Example 9.5 (Bernoulli MLE) Let \(X_1,\cdots,X_n\) be i.i.d. \(Bernoulli(p)\). Then the likelihood function is \[\begin{equation} L(p|\mathbf{x})=\prod_{i=1}^np^{x_i}(1-p)^{1-x_i}=p^y(1-p)^{n-y} \tag{9.19} \end{equation}\] where \(y=\sum_{i=1}^nx_i\). It is much easier to differentiate the log likelihood \[\begin{equation} \log L(p|\mathbf{x})=y\log p+(n-y)\log (1-p) \tag{9.20} \end{equation}\] for \(0<y<n\), differentiating \(\log L(p|\mathbf{x})\) and setting to 0 gives \(\hat{p}=\frac{y}{n}\) and this is actually the global maximum. In case of \(y=0\) or \(y=n\), the log-likelihood function is monotone but \(\hat{p}=\frac{y}{n}\) is still global maximum. Thus, \(\frac{1}{n}\sum_{i=1}^nX_i\) is the MLE of \(p\).

When finding a maximum likelihood estimator , the maximization takes place only over the range of parameter values.

Example 9.6 (Restricted Range MLE) Let \(X_1,\cdots,X_n\) be i.i.d. \(N(\theta,1)\), where it is known that \(\theta\) must be nonnegative. In this case, the MLE of \(\theta\) is \[\begin{equation} \hat{\theta}=\left\{\begin{aligned} & \bar{X} & \bar{X}\geq 0 \\ & 0 & o.w. \end{aligned} \right. \tag{9.21} \end{equation}\]

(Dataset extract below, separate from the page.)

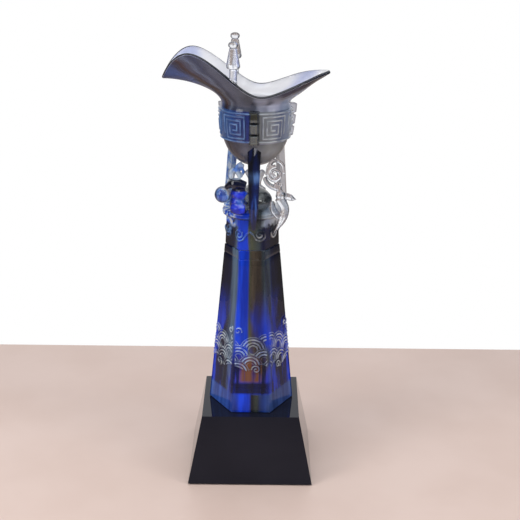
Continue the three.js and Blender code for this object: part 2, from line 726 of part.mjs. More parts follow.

Example 9.7 (Binominal MLE with Unknown Number of Trials) Let \(X_1,\cdots,X_n\) be a random sample from a \(Bin(k,p)\) distribution, where \(p\) is known and \(k\) is unknown. The likelihood function is \[\begin{equation} L(k|\mathbf{x},p)=\prod_{i=1}^n{k \choose x_i}p^{x_i}(1-p)^{k-x_i} \tag{9.22} \end{equation}\]

Maximizing \(L(k|\mathbf{x},p)\) by differentiation is difficult because of the factorials of \(k\) and \(k\) is integer.

Firstly, noticing that \(L(k|\mathbf{x},p)=0\) if \(k<\max_ix_i\). Thus, the MLE is an integer \(k\geq\max_ix_i\) that satisfies \(L(k|\mathbf{x},p)/L(k-1|\mathbf{x},p)\geq1\) and \(L(k+1|\mathbf{x},p)/L(k|\mathbf{x},p)<1\). We reamin to show there is only one such \(k\).

The ratio of likelihood is \[\begin{equation} \frac{L(k|\mathbf{x},p)}{L(k-1|\mathbf{x},p)}=\frac{k^n(1-p)^n}{\prod_{i=1}^n(k-x_i)} \tag{9.23} \end{equation}\] Thus, the condition for a maximum is \[\begin{equation} \left\{\begin{aligned} &k^n(1-p)^n\geq \prod_{i=1}^n(k-x_i) \\ &(k+1)^n(1-p)^n<\prod_{i=1}^n(k+1-x_i) \end{aligned}\right. \tag{9.24} \end{equation}\] Denote \(z=\frac{1}{k}\), then since \(\prod_{i=1}^n(1-x_iz)\) is a decreasing function of \(z\), z satisfies (9.25) also satisfies (9.24). \[\begin{equation} (1-p)^n=\prod_{i=1}^n(1-x_iz) \tag{9.25} \end{equation}\] for \(0\leq z\leq 1/\max_ix_i\). Since \(\prod_{i=1}^n(1-x_iz)\) is a decreasing function of \(z\) and takes 1 at \(z=0\) and 0 at \(z=1/\max_ix_i\), there is a unique \(\hat{z}\) satisfies (9.25). However, the value \(\frac{1}{\hat{z}}\) may not be an integer. We thus take \(\hat{k}\) to be the largest integer less than or equal to \(\frac{1}{\hat{z}}\). By \(\prod_{i=1}^n(1-x_iz)\) is a decreasing function \(\hat{k}\) satisfies (9.24) and therefore is the MLE. It can be found by numerically solving an nth-degree polynomial equality.

(This is Exercise 7.5 on Casella and Berger (2002))

References

Casella, George, and Roger Berger. 2002. Statistical Inference. 2nd ed. Belmont, CA: Duxbury Resource Center.